Another thread concerned a corollary of injecting yourself into a story - that you end up writing about yourself. I think most people would concede that writing objectively about yourself is nearly a contradiction in terms. Our everyday lives involves projecting a persona into the world, and writing about yourself is projecting yet another persona. In this sense Hunter reminds me of another two authors I respect, Henry Miller and Charles Bukowski. In each of their works - the author is loosely represented through a persona that is a hyper-real fictionalization of themselves. Miller hams up the sex in his works, Bukowski the alcoholism, Hunter the drugs and violence. Each is deeply concerned to project the individualist freedom of their self-characters. And in each case they were criticized for 'making stuff up' about themselves. And in each case, they experienced problems when people expected them as people to confirm more to their fictional characterizations of themselves. I remember the photos run by Playboy of an elderly Miller playing ping pong with a naked buxom young woman. Photos of a over-weght Bukowski climbing into a box car to represent his homeless drifting (though he never rode in a boxcar) and his famous acting the belligerent buffoon at university readings. In a 1978 interview with the BBC Hunter said: "I'm never sure which one people expect me to be. Very often, they conflict - most often, as a matter of fact. ...I'm leading a normal life and right along side me there is this myth, and it is growing and mushrooming and getting more and more warped. When I get invited to, say, speak at universities, I'm not sure if they are inviting Duke or Thompson. I'm not sure who to be."

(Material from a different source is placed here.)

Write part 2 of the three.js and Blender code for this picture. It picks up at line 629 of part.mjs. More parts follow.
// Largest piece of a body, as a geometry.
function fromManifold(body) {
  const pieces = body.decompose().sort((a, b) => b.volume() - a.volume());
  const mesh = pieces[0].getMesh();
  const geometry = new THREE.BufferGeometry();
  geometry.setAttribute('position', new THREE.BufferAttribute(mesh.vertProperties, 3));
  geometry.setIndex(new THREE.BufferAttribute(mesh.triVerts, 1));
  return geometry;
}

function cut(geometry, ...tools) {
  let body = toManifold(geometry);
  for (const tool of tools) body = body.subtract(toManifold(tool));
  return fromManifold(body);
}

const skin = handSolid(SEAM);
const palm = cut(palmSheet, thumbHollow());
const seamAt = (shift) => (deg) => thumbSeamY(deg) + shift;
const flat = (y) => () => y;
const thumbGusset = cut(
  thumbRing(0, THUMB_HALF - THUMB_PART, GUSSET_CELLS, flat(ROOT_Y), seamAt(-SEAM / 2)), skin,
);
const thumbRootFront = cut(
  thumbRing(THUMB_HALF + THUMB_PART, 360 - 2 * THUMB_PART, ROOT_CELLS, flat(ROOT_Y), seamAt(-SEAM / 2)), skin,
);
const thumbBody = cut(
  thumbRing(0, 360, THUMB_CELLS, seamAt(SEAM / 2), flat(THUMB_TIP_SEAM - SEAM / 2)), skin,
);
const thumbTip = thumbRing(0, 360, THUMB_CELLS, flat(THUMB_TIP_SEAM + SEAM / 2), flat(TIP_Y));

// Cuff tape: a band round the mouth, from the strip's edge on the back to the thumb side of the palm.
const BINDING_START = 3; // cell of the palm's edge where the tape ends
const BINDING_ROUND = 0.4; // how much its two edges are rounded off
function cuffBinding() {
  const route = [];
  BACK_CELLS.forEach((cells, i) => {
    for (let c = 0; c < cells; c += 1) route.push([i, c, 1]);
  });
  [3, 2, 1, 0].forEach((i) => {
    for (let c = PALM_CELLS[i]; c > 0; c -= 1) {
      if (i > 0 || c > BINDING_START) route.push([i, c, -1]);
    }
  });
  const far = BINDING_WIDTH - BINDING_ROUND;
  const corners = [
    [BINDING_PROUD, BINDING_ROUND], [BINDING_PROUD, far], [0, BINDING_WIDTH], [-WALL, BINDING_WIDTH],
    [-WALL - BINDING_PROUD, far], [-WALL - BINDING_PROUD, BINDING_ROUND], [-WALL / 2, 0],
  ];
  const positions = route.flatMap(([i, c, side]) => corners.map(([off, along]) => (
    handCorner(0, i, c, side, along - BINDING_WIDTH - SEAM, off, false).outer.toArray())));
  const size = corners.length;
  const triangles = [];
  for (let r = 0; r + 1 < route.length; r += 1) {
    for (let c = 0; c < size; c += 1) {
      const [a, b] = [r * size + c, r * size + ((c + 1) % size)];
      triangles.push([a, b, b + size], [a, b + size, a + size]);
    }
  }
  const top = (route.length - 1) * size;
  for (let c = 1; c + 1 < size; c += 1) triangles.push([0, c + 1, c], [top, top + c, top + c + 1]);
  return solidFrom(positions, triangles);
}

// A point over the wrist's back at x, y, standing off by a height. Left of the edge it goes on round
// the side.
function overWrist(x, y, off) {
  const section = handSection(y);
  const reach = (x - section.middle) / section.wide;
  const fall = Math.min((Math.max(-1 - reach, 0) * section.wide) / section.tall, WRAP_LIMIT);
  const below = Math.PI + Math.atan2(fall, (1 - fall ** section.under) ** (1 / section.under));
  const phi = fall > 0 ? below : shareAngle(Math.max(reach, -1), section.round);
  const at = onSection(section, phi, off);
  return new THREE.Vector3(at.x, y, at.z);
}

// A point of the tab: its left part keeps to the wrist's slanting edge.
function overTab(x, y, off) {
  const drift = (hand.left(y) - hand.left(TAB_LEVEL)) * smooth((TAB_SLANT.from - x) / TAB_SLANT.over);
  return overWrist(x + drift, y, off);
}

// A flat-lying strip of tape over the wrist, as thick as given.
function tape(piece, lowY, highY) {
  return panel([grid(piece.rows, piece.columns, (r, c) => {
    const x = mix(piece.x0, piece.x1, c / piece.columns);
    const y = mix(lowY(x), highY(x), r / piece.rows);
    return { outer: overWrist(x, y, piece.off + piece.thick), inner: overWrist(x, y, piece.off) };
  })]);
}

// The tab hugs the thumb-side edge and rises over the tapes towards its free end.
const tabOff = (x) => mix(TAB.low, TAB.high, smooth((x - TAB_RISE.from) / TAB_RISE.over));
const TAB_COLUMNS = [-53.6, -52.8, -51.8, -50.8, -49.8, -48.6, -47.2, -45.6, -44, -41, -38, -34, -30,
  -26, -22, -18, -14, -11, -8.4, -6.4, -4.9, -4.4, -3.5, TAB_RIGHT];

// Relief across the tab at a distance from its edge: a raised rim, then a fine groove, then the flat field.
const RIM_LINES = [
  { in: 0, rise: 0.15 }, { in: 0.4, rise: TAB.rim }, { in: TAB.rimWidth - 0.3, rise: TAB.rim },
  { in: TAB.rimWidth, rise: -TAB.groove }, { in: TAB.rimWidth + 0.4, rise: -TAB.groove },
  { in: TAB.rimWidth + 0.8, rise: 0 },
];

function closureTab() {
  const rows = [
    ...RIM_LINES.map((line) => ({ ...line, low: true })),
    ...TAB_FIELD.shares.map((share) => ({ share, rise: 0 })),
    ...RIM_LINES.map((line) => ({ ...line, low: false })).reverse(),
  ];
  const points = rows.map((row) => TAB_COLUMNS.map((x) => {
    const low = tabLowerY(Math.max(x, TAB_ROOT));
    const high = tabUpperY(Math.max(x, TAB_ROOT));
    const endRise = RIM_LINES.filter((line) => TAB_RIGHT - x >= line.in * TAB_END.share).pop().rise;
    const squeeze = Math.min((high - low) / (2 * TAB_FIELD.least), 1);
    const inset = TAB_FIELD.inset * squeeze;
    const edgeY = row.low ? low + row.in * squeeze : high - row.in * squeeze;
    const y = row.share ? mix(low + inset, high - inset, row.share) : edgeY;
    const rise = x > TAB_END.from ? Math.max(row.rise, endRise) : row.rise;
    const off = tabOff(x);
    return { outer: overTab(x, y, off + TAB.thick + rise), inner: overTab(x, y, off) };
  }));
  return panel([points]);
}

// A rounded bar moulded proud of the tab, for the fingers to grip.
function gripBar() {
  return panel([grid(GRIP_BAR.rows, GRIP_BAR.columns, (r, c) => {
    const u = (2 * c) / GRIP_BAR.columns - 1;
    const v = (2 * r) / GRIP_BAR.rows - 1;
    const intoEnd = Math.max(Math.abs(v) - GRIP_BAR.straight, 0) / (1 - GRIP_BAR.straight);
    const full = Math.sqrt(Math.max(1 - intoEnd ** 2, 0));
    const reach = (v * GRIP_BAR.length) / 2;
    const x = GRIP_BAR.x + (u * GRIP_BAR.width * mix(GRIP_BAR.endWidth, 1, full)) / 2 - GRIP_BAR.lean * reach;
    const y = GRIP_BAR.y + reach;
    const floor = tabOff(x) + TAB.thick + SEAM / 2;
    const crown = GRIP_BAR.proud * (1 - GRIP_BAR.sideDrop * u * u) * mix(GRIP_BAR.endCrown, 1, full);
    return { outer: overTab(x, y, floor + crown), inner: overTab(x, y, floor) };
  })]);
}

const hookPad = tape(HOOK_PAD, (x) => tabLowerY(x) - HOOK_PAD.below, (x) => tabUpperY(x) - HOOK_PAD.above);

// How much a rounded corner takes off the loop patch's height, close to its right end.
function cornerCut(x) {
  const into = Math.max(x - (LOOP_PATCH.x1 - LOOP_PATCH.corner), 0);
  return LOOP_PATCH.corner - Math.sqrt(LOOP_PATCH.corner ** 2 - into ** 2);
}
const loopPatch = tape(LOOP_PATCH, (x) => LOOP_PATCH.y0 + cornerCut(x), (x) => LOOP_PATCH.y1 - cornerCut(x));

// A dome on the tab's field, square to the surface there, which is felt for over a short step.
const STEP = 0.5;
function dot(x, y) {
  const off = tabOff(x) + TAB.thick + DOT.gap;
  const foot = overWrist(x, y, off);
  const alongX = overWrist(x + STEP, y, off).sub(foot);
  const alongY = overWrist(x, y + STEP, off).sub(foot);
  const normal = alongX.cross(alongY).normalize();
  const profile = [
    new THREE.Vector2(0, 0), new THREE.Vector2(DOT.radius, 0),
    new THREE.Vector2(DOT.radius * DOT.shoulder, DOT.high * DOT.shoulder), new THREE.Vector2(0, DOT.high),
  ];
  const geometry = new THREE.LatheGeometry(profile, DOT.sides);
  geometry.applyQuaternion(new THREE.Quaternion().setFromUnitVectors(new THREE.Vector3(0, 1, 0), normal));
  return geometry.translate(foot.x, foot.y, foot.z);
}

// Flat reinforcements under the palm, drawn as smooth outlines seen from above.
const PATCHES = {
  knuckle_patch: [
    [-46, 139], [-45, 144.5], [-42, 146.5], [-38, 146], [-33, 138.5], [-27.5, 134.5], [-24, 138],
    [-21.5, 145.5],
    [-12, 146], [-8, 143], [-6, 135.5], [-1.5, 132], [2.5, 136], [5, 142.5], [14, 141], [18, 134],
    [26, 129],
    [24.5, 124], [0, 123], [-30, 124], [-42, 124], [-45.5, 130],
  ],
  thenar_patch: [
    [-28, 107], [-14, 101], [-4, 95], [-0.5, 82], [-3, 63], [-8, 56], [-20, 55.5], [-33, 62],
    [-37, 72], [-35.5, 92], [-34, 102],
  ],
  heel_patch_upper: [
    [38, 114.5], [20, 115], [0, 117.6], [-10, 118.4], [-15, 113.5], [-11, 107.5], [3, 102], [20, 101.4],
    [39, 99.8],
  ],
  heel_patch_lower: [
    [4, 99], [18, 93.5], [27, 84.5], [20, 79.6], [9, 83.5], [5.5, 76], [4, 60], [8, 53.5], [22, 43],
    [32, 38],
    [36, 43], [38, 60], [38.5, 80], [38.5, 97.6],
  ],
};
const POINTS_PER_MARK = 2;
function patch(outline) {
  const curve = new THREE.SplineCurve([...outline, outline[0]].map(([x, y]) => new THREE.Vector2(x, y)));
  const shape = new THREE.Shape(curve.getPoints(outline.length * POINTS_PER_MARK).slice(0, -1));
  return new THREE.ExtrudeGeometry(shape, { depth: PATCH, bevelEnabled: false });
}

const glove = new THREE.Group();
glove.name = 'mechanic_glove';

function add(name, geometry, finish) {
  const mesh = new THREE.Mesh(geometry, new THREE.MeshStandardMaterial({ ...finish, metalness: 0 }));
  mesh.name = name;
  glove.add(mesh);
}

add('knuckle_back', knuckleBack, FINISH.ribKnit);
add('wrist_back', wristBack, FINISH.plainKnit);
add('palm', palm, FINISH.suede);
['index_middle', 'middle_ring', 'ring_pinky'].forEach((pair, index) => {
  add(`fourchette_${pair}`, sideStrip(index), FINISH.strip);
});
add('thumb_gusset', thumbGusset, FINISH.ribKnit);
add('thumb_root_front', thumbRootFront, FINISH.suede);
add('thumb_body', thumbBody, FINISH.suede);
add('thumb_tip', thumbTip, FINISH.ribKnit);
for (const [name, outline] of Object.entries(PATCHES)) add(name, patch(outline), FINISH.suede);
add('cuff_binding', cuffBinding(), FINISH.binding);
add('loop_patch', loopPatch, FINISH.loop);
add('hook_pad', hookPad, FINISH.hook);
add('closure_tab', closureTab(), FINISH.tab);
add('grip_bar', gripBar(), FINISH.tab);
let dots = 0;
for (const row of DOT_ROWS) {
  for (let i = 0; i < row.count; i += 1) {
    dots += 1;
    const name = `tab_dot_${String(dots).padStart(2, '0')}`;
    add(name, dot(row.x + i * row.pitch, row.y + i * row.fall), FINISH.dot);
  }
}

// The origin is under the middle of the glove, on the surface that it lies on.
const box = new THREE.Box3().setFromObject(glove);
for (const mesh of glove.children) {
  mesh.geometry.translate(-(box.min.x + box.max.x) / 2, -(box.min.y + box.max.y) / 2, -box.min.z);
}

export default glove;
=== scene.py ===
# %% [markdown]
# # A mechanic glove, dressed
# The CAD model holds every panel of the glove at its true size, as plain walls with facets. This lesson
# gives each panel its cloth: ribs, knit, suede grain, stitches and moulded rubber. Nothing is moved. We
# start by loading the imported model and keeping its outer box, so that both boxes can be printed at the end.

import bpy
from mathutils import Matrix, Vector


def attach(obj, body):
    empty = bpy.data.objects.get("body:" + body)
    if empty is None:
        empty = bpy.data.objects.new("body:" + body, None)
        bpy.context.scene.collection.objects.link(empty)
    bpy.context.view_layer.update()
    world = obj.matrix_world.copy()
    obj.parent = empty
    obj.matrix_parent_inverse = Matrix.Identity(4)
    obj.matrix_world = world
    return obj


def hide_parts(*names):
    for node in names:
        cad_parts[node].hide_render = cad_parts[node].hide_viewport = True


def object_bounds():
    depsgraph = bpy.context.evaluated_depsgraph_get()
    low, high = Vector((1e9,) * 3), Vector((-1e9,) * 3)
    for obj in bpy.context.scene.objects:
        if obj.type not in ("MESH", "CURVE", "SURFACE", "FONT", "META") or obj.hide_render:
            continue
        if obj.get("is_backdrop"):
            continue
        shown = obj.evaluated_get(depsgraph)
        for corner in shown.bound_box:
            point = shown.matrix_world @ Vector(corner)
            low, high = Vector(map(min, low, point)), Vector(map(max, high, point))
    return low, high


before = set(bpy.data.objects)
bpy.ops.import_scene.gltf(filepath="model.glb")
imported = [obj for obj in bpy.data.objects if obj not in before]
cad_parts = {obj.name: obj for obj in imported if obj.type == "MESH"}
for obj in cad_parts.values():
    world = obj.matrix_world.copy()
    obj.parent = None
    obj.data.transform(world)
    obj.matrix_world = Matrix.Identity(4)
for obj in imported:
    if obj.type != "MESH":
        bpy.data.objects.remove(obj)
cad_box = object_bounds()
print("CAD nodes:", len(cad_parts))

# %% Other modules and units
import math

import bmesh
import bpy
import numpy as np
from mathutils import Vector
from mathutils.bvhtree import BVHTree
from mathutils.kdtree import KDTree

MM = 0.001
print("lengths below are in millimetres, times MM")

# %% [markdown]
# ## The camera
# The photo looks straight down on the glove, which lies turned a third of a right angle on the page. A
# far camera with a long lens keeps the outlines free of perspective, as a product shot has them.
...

And yet - when they were not writing about themselves - there seems to be a honesty of purpose or truthfulness running through-out their work. Each in their own way writes in a humanitarian way that seems counter the male-centric bravado of their personas. And perhaps the key to this seeming conflict of perspectives is the fierce anti-authoritarian that each author espoused. In siding against authority, they tended to side with those who are the natural enemy of authority. Those without power or position, the poor, the oppressed, those that want to be left alone to drink or take drugs without harassment. I wouldn't want to draw too many parallels between these authors on this thin thread. Many would contest my opinion of Miller or Bukowski as humanitarian writers - there are plenty who would write both off as misogynists and leave the argument there. Being labeled a misogynist is like being labeled a racist, or anti-semite - in some circles it is case closed - there can be nothing good about the writer. And I'm too tired to try and fight those battles, too tired to even have a firm opinion on them. I will stand with the anti-authoritarian nature of their writing and leave it there for others to draw conclusions from that. All authors have plenty in their writing to offend you if you are looking to be offended. All I would say is that there is also plenty in their writing to be uplifted by, if you are looking to be uplifted.

In contrast to being uplifted, I was also thinking about three books that produced strongly negative reactions in me. I remember reading 'Disgrace' by J. M. Coetzee that put me in a depressive angry funk for a week. The mathematician I went on holiday with highly recommended reading 'Broom of the System' by David Foster Wallace, one of the few books I have hurled across the room after finishing. And finally one of the books I read whilst on that holiday in Queensland, 'Something Happened' by Joseph Heller. Nearly 600 pages of waiting for Something to Happen which it only does in the last 10 pages and leaves a bitter resentful taste in the mouth. Each of these books are rightfully acclaimed as fine pieces of literature - but I hated them at the time and have no desire to return there. Strange how it works... Like how my memory of that holiday long ago as been pinned into my personal chronology with a unusual degree of clarity by the death of Hunter S Thompson.